▶ 3D code data
___

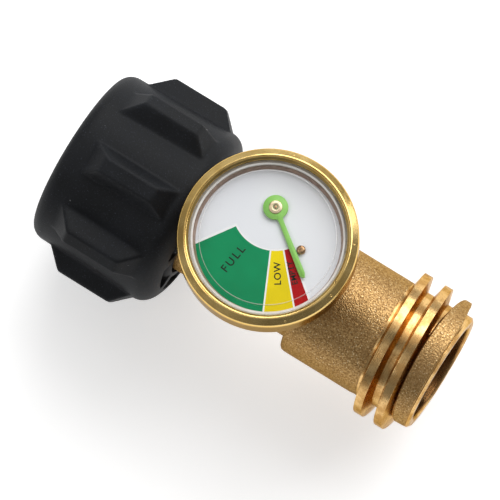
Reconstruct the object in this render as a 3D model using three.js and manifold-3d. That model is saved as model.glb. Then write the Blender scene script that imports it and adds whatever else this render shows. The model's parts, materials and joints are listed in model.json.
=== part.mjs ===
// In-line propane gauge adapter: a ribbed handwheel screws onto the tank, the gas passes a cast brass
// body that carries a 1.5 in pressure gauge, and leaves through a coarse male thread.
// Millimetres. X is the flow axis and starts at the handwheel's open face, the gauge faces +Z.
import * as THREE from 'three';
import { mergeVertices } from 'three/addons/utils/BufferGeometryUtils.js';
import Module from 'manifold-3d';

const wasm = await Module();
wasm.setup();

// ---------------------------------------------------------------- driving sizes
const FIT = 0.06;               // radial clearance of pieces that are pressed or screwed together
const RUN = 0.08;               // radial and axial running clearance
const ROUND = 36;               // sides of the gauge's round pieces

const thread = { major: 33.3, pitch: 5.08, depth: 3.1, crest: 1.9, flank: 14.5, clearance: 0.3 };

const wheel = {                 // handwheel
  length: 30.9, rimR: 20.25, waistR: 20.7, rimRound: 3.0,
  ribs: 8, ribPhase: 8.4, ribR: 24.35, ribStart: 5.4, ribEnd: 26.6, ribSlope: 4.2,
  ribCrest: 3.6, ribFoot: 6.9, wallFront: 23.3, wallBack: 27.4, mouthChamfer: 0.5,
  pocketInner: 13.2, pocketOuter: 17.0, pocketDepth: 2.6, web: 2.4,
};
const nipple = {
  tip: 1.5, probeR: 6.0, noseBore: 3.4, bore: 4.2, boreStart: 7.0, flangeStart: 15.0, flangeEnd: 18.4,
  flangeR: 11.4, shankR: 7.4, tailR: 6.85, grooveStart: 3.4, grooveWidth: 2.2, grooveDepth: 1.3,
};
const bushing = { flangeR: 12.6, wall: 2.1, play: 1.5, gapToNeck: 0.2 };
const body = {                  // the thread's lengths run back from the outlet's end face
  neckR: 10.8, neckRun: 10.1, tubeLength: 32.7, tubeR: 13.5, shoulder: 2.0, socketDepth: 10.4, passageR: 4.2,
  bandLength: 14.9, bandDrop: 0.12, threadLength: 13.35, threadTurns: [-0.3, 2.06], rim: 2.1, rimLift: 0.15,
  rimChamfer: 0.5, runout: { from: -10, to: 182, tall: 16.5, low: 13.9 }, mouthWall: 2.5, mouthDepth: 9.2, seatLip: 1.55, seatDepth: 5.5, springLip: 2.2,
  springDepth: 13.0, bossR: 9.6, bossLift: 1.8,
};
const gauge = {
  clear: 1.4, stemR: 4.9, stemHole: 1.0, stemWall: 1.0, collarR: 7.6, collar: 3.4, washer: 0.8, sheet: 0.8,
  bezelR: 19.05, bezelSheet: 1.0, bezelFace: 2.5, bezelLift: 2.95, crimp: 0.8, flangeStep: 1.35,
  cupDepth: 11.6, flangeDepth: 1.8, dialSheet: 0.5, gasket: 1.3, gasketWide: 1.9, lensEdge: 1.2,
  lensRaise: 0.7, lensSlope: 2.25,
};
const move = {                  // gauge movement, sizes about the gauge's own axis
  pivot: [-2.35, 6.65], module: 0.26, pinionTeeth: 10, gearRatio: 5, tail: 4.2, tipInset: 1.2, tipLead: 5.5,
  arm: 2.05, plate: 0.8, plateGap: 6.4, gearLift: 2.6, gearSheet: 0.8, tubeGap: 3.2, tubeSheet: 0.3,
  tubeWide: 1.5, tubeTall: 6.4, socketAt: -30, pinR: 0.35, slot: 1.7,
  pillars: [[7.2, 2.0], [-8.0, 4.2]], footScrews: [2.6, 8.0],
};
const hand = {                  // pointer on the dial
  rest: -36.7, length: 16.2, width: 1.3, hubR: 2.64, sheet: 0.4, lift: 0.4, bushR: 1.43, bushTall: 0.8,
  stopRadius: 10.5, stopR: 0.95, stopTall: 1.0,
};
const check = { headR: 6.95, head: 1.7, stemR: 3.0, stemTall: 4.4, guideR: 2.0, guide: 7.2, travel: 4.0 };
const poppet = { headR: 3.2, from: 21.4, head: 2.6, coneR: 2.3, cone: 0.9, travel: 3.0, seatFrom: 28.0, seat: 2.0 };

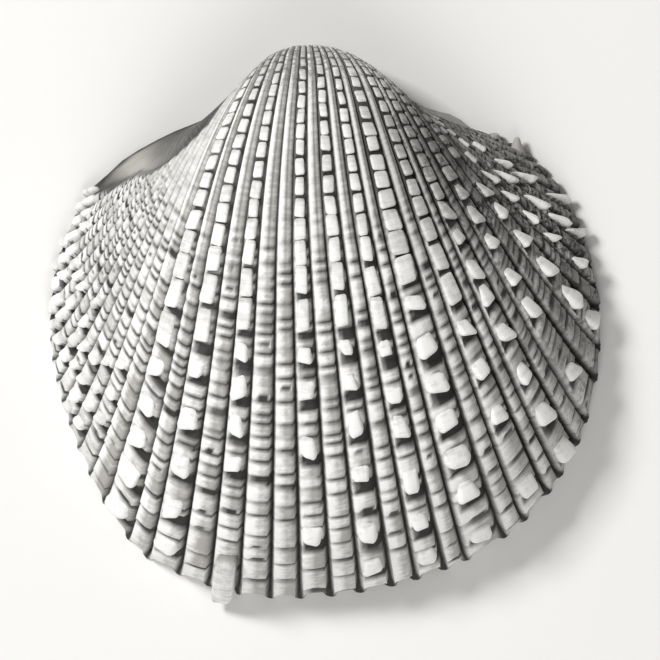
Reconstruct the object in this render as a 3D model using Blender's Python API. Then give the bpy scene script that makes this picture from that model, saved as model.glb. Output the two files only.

___

▶ Written instruction
Copy every line of the material, please, keeping it exactly the same.

▶ Written solution
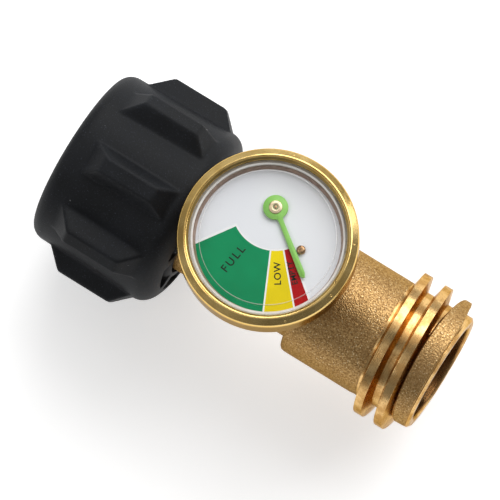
Reconstruct the object in this render as a 3D model using three.js and manifold-3d. That model is saved as model.glb. Then write the Blender scene script that imports it and adds whatever else this render shows. The model's parts, materials and joints are listed in model.json.
=== part.mjs ===
// In-line propane gauge adapter: a ribbed handwheel screws onto the tank, the gas passes a cast brass
// body that carries a 1.5 in pressure gauge, and leaves through a coarse male thread.
// Millimetres. X is the flow axis and starts at the handwheel's open face, the gauge faces +Z.
import * as THREE from 'three';
import { mergeVertices } from 'three/addons/utils/BufferGeometryUtils.js';
import Module from 'manifold-3d';

const wasm = await Module();
wasm.setup();

// ---------------------------------------------------------------- driving sizes
const FIT = 0.06;               // radial clearance of pieces that are pressed or screwed together
const RUN = 0.08;               // radial and axial running clearance
const ROUND = 36;               // sides of the gauge's round pieces

const thread = { major: 33.3, pitch: 5.08, depth: 3.1, crest: 1.9, flank: 14.5, clearance: 0.3 };

const wheel = {                 // handwheel
  length: 30.9, rimR: 20.25, waistR: 20.7, rimRound: 3.0,
  ribs: 8, ribPhase: 8.4, ribR: 24.35, ribStart: 5.4, ribEnd: 26.6, ribSlope: 4.2,
  ribCrest: 3.6, ribFoot: 6.9, wallFront: 23.3, wallBack: 27.4, mouthChamfer: 0.5,
  pocketInner: 13.2, pocketOuter: 17.0, pocketDepth: 2.6, web: 2.4,
};
const nipple = {
  tip: 1.5, probeR: 6.0, noseBore: 3.4, bore: 4.2, boreStart: 7.0, flangeStart: 15.0, flangeEnd: 18.4,
  flangeR: 11.4, shankR: 7.4, tailR: 6.85, grooveStart: 3.4, grooveWidth: 2.2, grooveDepth: 1.3,
};
const bushing = { flangeR: 12.6, wall: 2.1, play: 1.5, gapToNeck: 0.2 };
const body = {                  // the thread's lengths run back from the outlet's end face
  neckR: 10.8, neckRun: 10.1, tubeLength: 32.7, tubeR: 13.5, shoulder: 2.0, socketDepth: 10.4, passageR: 4.2,
  bandLength: 14.9, bandDrop: 0.12, threadLength: 13.35, threadTurns: [-0.3, 2.06], rim: 2.1, rimLift: 0.15,
  rimChamfer: 0.5, runout: { from: -10, to: 182, tall: 16.5, low: 13.9 }, mouthWall: 2.5, mouthDepth: 9.2, seatLip: 1.55, seatDepth: 5.5, springLip: 2.2,
  springDepth: 13.0, bossR: 9.6, bossLift: 1.8,
};
const gauge = {
  clear: 1.4, stemR: 4.9, stemHole: 1.0, stemWall: 1.0, collarR: 7.6, collar: 3.4, washer: 0.8, sheet: 0.8,
  bezelR: 19.05, bezelSheet: 1.0, bezelFace: 2.5, bezelLift: 2.95, crimp: 0.8, flangeStep: 1.35,
  cupDepth: 11.6, flangeDepth: 1.8, dialSheet: 0.5, gasket: 1.3, gasketWide: 1.9, lensEdge: 1.2,
  lensRaise: 0.7, lensSlope: 2.25,
};
const move = {                  // gauge movement, sizes about the gauge's own axis
  pivot: [-2.35, 6.65], module: 0.26, pinionTeeth: 10, gearRatio: 5, tail: 4.2, tipInset: 1.2, tipLead: 5.5,
  arm: 2.05, plate: 0.8, plateGap: 6.4, gearLift: 2.6, gearSheet: 0.8, tubeGap: 3.2, tubeSheet: 0.3,
  tubeWide: 1.5, tubeTall: 6.4, socketAt: -30, pinR: 0.35, slot: 1.7,
  pillars: [[7.2, 2.0], [-8.0, 4.2]], footScrews: [2.6, 8.0],
};
const hand = {                  // pointer on the dial
  rest: -36.7, length: 16.2, width: 1.3, hubR: 2.64, sheet: 0.4, lift: 0.4, bushR: 1.43, bushTall: 0.8,
  stopRadius: 10.5, stopR: 0.95, stopTall: 1.0,
};
const check = { headR: 6.95, head: 1.7, stemR: 3.0, stemTall: 4.4, guideR: 2.0, guide: 7.2, travel: 4.0 };
const poppet = { headR: 3.2, from: 21.4, head: 2.6, coneR: 2.3, cone: 0.9, travel: 3.0, seatFrom: 28.0, seat: 2.0 };

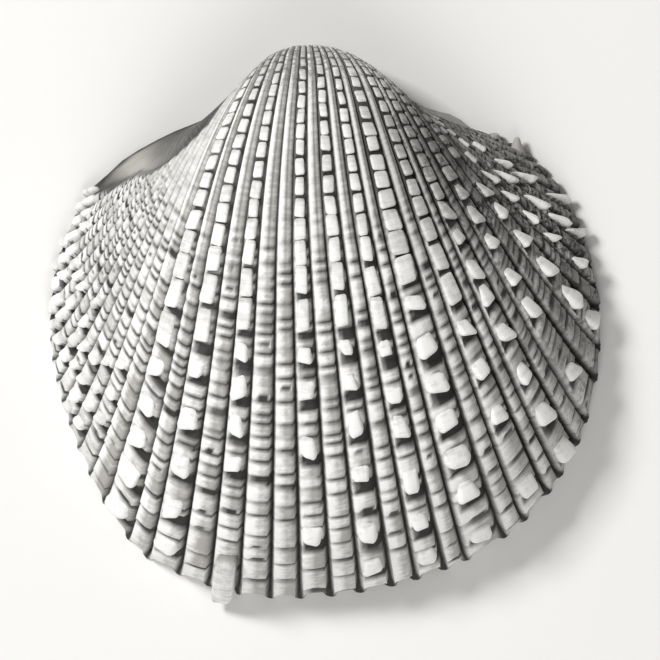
Reconstruct the object in this render as a 3D model using Blender's Python API. Then give the bpy scene script that makes this picture from that model, saved as model.glb. Output the two files only.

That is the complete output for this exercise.